Some favorite films, in no particular order except for the first, are: Dead Poets Society, Angels in America, Brother Bear, Falling Down, Love Actually, I Heart Huckabees, Heat, The Big Lebowski, Conspiracy, The Wall, and Network.
Steve Schalchlin is a singer, songwriter, videographer, actor, and more, and was one of the first bloggers. I mean years and years before anybody had coined the word "blog," or heard of LiveJournal or Xanga or Blogger, and before most people had broadband at home. Steve's an amazing person and a good friend and you should totally see everything he and immensely talented partner Jim do, sing, write, or make. You can buy some of his CDs (and even download a few freebie songs) from YGS.
Yiff! will make history. I follow its progress with considerable anticipation.

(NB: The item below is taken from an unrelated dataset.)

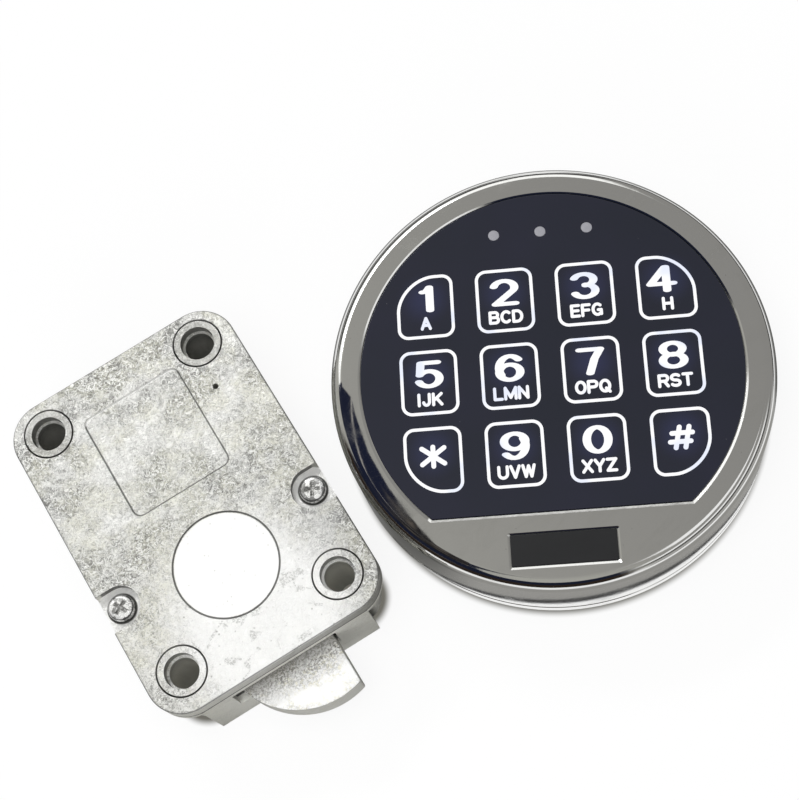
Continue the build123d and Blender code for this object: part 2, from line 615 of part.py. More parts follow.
def cable_socket():
    """Socket that takes the plug of the keypad's cable."""
    depth = BOARD_ARM_LENGTH
    shell = block(-SOCKET_WIDTH / 2, SOCKET_WIDTH / 2, BOARD_REAR - depth, BOARD_REAR + RUN_GAP - SEAT_GAP,
                  LOCK_BOARD_TOP, LOCK_BOARD_TOP + SOCKET_HEIGHT)
    return shell - socket_mouth(0, SOCKET_MOUTH_DEPTH)


def ring_profile(points):
    """A profile of radius and height, turned about the upright axis."""
    return revolve(Plane.XZ * make_face(Polyline(points, close=True)), axis=Axis.Z)


def panel_plan(grow):
    """The round panel's plan with its lower part cut off straight, grown by a clearance."""
    radius = PANEL_R + grow
    chord = PANEL_CHORD + grow
    below = Pos(0, -chord - radius / 2) * Rectangle(2 * radius, radius)
    return Circle(radius) - below


def lens_places():
    """The centres of the three indicator lenses."""
    return [(step * LENS_SPACING, LENS_Y) for step in (-1, 0, 1)]


def key_places():
    """The centres of the twelve touch fields."""
    places = []
    for row in range(KEY_ROWS):
        for column in range(KEY_COLUMNS):
            x = (column - (KEY_COLUMNS - 1) / 2) * KEY_PITCH
            y = KEY_FIELD_Y + ((KEY_ROWS - 1) / 2 - row) * KEY_PITCH
            places.append((x, y))
    return places


def head_screw_places():
    """The centres of the screws that hold the keypad's board under the face."""
    return [(HEAD_SCREW_R * math.cos(math.radians(angle)), HEAD_SCREW_R * math.sin(math.radians(angle)))
            for angle in HEAD_SCREW_ANGLES]


def clamp_screw(angle, radius, inner, outer):
    """A short round bar that points at the keypad's axis."""
    height = BASE_RING_HEIGHT + CLAMP_SCREW_HEIGHT
    middle = (inner + outer) / 2
    rod = Pos(middle, 0, height) * Rot(0, 90, 0) * Cylinder(radius, outer - inner)
    return Rot(0, 0, angle) * rod


def keypad_housing():
    """Chromed round shell: skirt with one groove, rounded edge, ledge for the panel, window recess."""
    groove_low = BASE_RING_HEIGHT + SKIRT_GROOVE_HEIGHT
    groove_high = groove_low + SKIRT_GROOVE_WIDTH
    groove_r = HEAD_R - SKIRT_GROOVE_DEPTH
    shell = ring_profile([(0, FACE_BOTTOM), (HEAD_BORE_R, FACE_BOTTOM), (HEAD_BORE_R, BASE_RING_HEIGHT),
                          (HEAD_R, BASE_RING_HEIGHT), (HEAD_R, groove_low), (groove_r, groove_low),
                          (groove_r, groove_high), (HEAD_R, groove_high), (HEAD_R, HEAD_TOP), (0, HEAD_TOP)])
    shell = fillet(shell.edges().group_by(Axis.Z)[-1], HEAD_EDGE_R)
    shell -= slab(panel_plan(PANEL_GAP), PANEL_BOTTOM, HEAD_TOP + OVERRUN)
    rim = upper_edges(shell, HEAD_TOP).filter_by(lambda e: e.center().Y > -PANEL_CHORD - PANEL_GAP * 2)
    inner_rim = rim.filter_by(lambda e: e.bounding_box().max.X < PANEL_R + PANEL_GAP * 2)
    shell = chamfer(inner_rim, PANEL_CHAMFER)
    shell -= slab(panel_plan(-LEDGE_WIDTH), FACE_BOTTOM - OVERRUN, HEAD_TOP)
    window = Pos(0, WINDOW_Y) * Rectangle(WINDOW_WIDTH, WINDOW_HEIGHT)
    shell -= slab(window, HEAD_TOP - WINDOW_DEPTH, HEAD_TOP + OVERRUN)
    pads = [post(x, y, HEAD_PAD_R, HEAD_BOARD_TOP, FACE_BOTTOM + SEAT_GAP) for x, y in head_screw_places()]
    shell += pads
    hole_top = HEAD_BOARD_TOP + SMALL_SHANK_GRIP
    for x, y in head_screw_places():
        shell -= post(x, y, SMALL_SHANK_R + PIVOT_GAP, HEAD_BOARD_TOP - OVERRUN, hole_top)
    for angle in CLAMP_SCREW_ANGLES:
        shell -= clamp_screw(angle, CLAMP_SCREW_R + SEAT_GAP, HEAD_BORE_R - OVERRUN, HEAD_R + OVERRUN)
    return shell


def clamp_screws():
    """Two grub screws in the skirt, which grip the base's spigot."""
    return [clamp_screw(angle, CLAMP_SCREW_R, HEAD_BORE_R, HEAD_R - SKIRT_GROOVE_DEPTH)
            for angle in CLAMP_SCREW_ANGLES]


def touch_panel():
    """Flush lens plate with three round holes for the indicators."""
    panel = slab(panel_plan(0), PANEL_BOTTOM, HEAD_TOP)
    for x, y in lens_places():
        panel -= post(x, y, LENS_R + PIVOT_GAP, PANEL_BOTTOM - OVERRUN, HEAD_TOP + OVERRUN)
    return panel


def window_inlay():
    """Plain dark plate let into the chrome below the panel."""
    plan = Pos(0, WINDOW_Y) * Rectangle(WINDOW_WIDTH - PANEL_GAP, WINDOW_HEIGHT - PANEL_GAP)
    return slab(plan, HEAD_TOP - WINDOW_DEPTH, HEAD_TOP)


def indicator_lenses():
    """Three small round lenses, flush with the panel."""
    return [post(x, y, LENS_R, PANEL_BOTTOM, HEAD_TOP) for x, y in lens_places()]


def light_guide():
    """Clear plate between board and panel, with a pocket over each light."""
    guide = slab(panel_plan(-LEDGE_WIDTH - RUN_GAP), HEAD_BOARD_TOP, PANEL_BOTTOM)
    half_width = LED_WIDTH / 2 + LED_POCKET_GAP
    half_length = LED_LENGTH / 2 + LED_POCKET_GAP
    roof = HEAD_BOARD_TOP + LED_HEIGHT + LED_POCKET_GAP
    for x, y in key_places() + lens_places():
        guide -= block(x - half_width, x + half_width, y - half_length, y + half_length,
                       HEAD_BOARD_TOP - OVERRUN, roof)
    return guide


def panel_lights():
    """One light under each touch field and each indicator."""
    return [block(x - LED_WIDTH / 2, x + LED_WIDTH / 2, y - LED_LENGTH / 2, y + LED_LENGTH / 2,
                  HEAD_BOARD_TOP, HEAD_BOARD_TOP + LED_HEIGHT) for x, y in key_places() + lens_places()]


def keypad_circuit_board():
    """Round board, screwed up against the housing's pads."""
    board = post(0, 0, HEAD_BORE_R - HEAD_BOARD_GAP, HEAD_BOARD_BOTTOM, HEAD_BOARD_TOP)
    for x, y in head_screw_places():
        board -= post(x, y, SMALL_SHANK_R + SEAT_GAP, HEAD_BOARD_BOTTOM - OVERRUN, HEAD_BOARD_TOP + OVERRUN)
    for side in (-1, 1):
        board -= post(side * STAKE_SPACING / 2, BATTERY_Y, STAKE_R + SEAT_GAP,
                      HEAD_BOARD_BOTTOM - OVERRUN, HEAD_BOARD_TOP + OVERRUN)
    return board


def keypad_board_screws():
    """The four screws of the keypad's board, heads down."""
    screws = []
    for x, y in head_screw_places():
        upright = screw(0, 0, 0, SMALL_HEAD_R, SMALL_HEAD_HEIGHT, SMALL_SHANK_R,
                        BOARD_THICKNESS + SMALL_SHANK_GRIP - SEAT_GAP)
        screws.append(Pos(x, y, HEAD_BOARD_BOTTOM) * Rot(180, 0, 0) * upright)
    return screws


def keypad_processor():
    """Square controller chip under the board."""
    half = KEYPAD_CHIP_SIDE / 2
    chip = block(KEYPAD_CHIP_X - half, KEYPAD_CHIP_X + half, KEYPAD_CHIP_Y - half, KEYPAD_CHIP_Y + half,
                 HEAD_BOARD_BOTTOM - CHIP_HEIGHT, HEAD_BOARD_BOTTOM)
    return chamfer(chip.edges().group_by(Axis.Z)[0], CHIP_HEIGHT / 6)


def sounder():
    """Round buzzer with its sound hole, under the board."""
    low = HEAD_BOARD_BOTTOM - SOUNDER_HEIGHT
    can = post(SOUNDER_X, SOUNDER_Y, SOUNDER_R, low, HEAD_BOARD_BOTTOM)
    return can - post(SOUNDER_X, SOUNDER_Y, SOUNDER_R / 6, low - OVERRUN, low + SOUNDER_HEIGHT / 3)


def cable_header():
    """Box header for the cable that leaves through the base."""
    low = HEAD_BOARD_BOTTOM - HEADER_HEIGHT
    left = HEADER_X - HEADER_WIDTH / 2
    front = HEADER_Y - HEADER_LENGTH / 2
    shell = block(left, left + HEADER_WIDTH, front, front + HEADER_LENGTH, low, HEAD_BOARD_BOTTOM)
    return shell - block(left + HEADER_WALL, left + HEADER_WIDTH - HEADER_WALL, front + HEADER_WALL,
                         front + HEADER_LENGTH - HEADER_WALL, low - OVERRUN, HEAD_BOARD_BOTTOM - HEADER_WALL)


def lengthways(x, radius_or_plan, length):
    """A plan in the YZ plane, run along X from x at the battery's centre line."""
    return Pos(x, BATTERY_Y, BATTERY_MIDDLE) * extrude(Plane.YZ * radius_or_plan, amount=length)


def battery():
    """Block battery with its two terminals at one end."""
    plan = RectangleRounded(BATTERY_WIDTH, BATTERY_THICKNESS, BATTERY_CORNER_R)
    cell = lengthways(BATTERY_X - BATTERY_LENGTH / 2, plan, BATTERY_LENGTH)
    for side, radius in ((-1, TERMINAL_R), (1, SOCKET_TERMINAL_R)):
        cell += lengthways(TERMINAL_X, Pos(side * TERMINAL_SPACING / 2, 0) * Circle(radius), TERMINAL_HEIGHT)
    return cell


def battery_clip():
    """Snap connector that sits on the battery's two terminals."""
    clip = lengthways(TERMINAL_X + SEAT_GAP, Rectangle(CLIP_LENGTH, CLIP_WIDTH), CLIP_THICKNESS)
    for side, radius in ((-1, TERMINAL_R), (1, SOCKET_TERMINAL_R)):
        hole = Pos(side * TERMINAL_SPACING / 2, 0) * Circle(radius + SEAT_GAP)
        clip -= lengthways(TERMINAL_X, hole, TERMINAL_HEIGHT + SEAT_GAP)
    return clip


def battery_tray():
    """Moulded compartment, open towards the base, staked to the keypad's board."""
    plan = Pos(0, BATTERY_Y) * RectangleRounded(TRAY_LENGTH, TRAY_WIDTH, BATTERY_CORNER_R)
    room = Pos(0, BATTERY_Y) * Rectangle(TRAY_LENGTH - 2 * TRAY_WALL, TRAY_WIDTH - 2 * TRAY_WALL)
    tray = slab(plan, BATTERY_BOTTOM, HEAD_BOARD_BOTTOM)
    tray -= slab(room, BATTERY_BOTTOM - OVERRUN, HEAD_BOARD_BOTTOM - TRAY_ROOF)
    for side in (-1, 1):
        tray += post(side * STAKE_SPACING / 2, BATTERY_Y, STAKE_R, HEAD_BOARD_BOTTOM, HEAD_BOARD_TOP)
    return tray


def mounting_base():
    """Round base plate with its rim, spigot, cable hole and two fixing holes."""
    rim_r = HEAD_R - BASE_SETBACK
    spigot_top = BASE_RING_HEIGHT + SPIGOT_HEIGHT
    base = ring_profile([(0, 0), (rim_r, 0), (rim_r, BASE_RING_HEIGHT), (SPIGOT_R, BASE_RING_HEIGHT),
                         (SPIGOT_R, spigot_top), (SPIGOT_BORE_R, spigot_top), (SPIGOT_BORE_R, BASE_PLATE),
                         (0, BASE_PLATE)])
    base -= post(0, 0, CABLE_HOLE_R, -OVERRUN, BASE_PLATE + OVERRUN)
    for side in (-1, 1):
        base -= post(side * BASE_HOLE_SPACING / 2, 0, BASE_HOLE_R, -OVERRUN, BASE_PLATE + OVERRUN)
    return base


def on_keypad(shape):
    """Takes a piece, or a list of pieces, from the keypad's own axes to its place."""
    place = Location((KEYPAD_X, KEYPAD_Y, 0), (0, 0, KEYPAD_ANGLE))
    pieces = shape if isinstance(shape, list) else [shape]
    return [place * piece for piece in pieces]


LOCK_NODES = (lock_case, case_cover, cover_screws, swing_bolt, bolt_pivot_pin, locking_plate, plate_springs,
              solenoid_frame, solenoid_bobbin, solenoid_winding, solenoid_plunger, solenoid_screws,
              lock_circuit_board, lock_board_screws, lock_processor, lock_capacitor, cable_socket)
KEYPAD_NODES = (mounting_base, keypad_housing, clamp_screws, touch_panel, window_inlay, indicator_lenses,
                light_guide, panel_lights, keypad_circuit_board, keypad_board_screws, keypad_processor,
                sounder, cable_header, battery, battery_clip, battery_tray)


def solids_of(shape):
    """All solids of a piece or of a list of pieces."""
    pieces = shape if isinstance(shape, list) else [shape]
    return [solid for piece in pieces for solid in piece.solids()]


def write_node(name, shape):
    """Writes one node's STEP file."""
    found = solids_of(shape)
    export_step(found[0] if len(found) == 1 else Compound(children=found), f"parts/{name}.step")
    print(name, len(found), round(sum(solid.volume for solid in found)))


def main():
    os.makedirs("parts", exist_ok=True)
    for node in LOCK_NODES:
        write_node(node.__name__, node())
    for node in KEYPAD_NODES:
        write_node(node.__name__, on_keypad(node()))


main()
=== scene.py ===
# %% [markdown]
# # An electronic safe lock, dressed for its picture
# Two units lie side by side: a die-cast lock body with a D-shaped bolt, and a round chromed keypad.
# The construction comes in as a fixed frame. This lesson gives it its looks, and never moves a part of it.
# Everything new is modelled in millimetres, as on a drawing, and made small by a thousand at the very end.

import json
import math

import bmesh
import bpy
from mathutils import Matrix, Vector


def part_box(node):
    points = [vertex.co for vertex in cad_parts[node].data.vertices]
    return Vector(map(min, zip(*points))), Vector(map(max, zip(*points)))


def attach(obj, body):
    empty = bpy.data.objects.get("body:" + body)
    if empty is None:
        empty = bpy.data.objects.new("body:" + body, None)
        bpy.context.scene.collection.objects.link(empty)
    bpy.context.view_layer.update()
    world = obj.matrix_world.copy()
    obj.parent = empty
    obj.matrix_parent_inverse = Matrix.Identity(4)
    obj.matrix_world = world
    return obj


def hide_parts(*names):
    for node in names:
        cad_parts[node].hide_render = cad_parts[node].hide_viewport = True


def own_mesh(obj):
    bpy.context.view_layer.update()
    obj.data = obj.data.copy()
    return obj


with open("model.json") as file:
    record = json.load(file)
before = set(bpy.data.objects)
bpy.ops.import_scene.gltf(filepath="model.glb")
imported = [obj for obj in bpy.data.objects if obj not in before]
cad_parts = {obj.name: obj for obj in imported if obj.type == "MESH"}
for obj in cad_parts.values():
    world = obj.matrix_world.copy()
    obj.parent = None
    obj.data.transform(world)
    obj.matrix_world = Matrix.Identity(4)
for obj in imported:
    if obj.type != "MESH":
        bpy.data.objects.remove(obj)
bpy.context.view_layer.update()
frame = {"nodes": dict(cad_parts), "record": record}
MM = 0.001

# %% [markdown]
# ## Where things are
# The frame knows the place of every part, so sizes are read from it wherever it can be asked.
# The keypad stands turned on the table, and its axes are found from the row of its three indicator lenses.


# %% Places read from the frame
def box(node):
    """Lowest and highest corner of a part, in millimetres."""
    low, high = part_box(node)
    return low / MM, high / MM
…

I have the aesthetic sense of a brick. I don't know much about visual art; I only know what I like. My friend Alec Clayton has done some paintings I love. (He's also written a couple of books that, for different reasons, mean a great deal to me. They can be ordered from his site.) I take my coffee each morning from a mug beaing a quotation from a character, Red Warner, from one of his books: "Down with namby-pamby art!" A compelling exemplar of that artistic philosophy is Anthony Goicolea, who hits the sweet spot for Art between the attention plea that is "Piss Christ" and the boring pretension that makes up such a regrettably large proportion of art and of life.
But, Wilde would say, I repeat myself.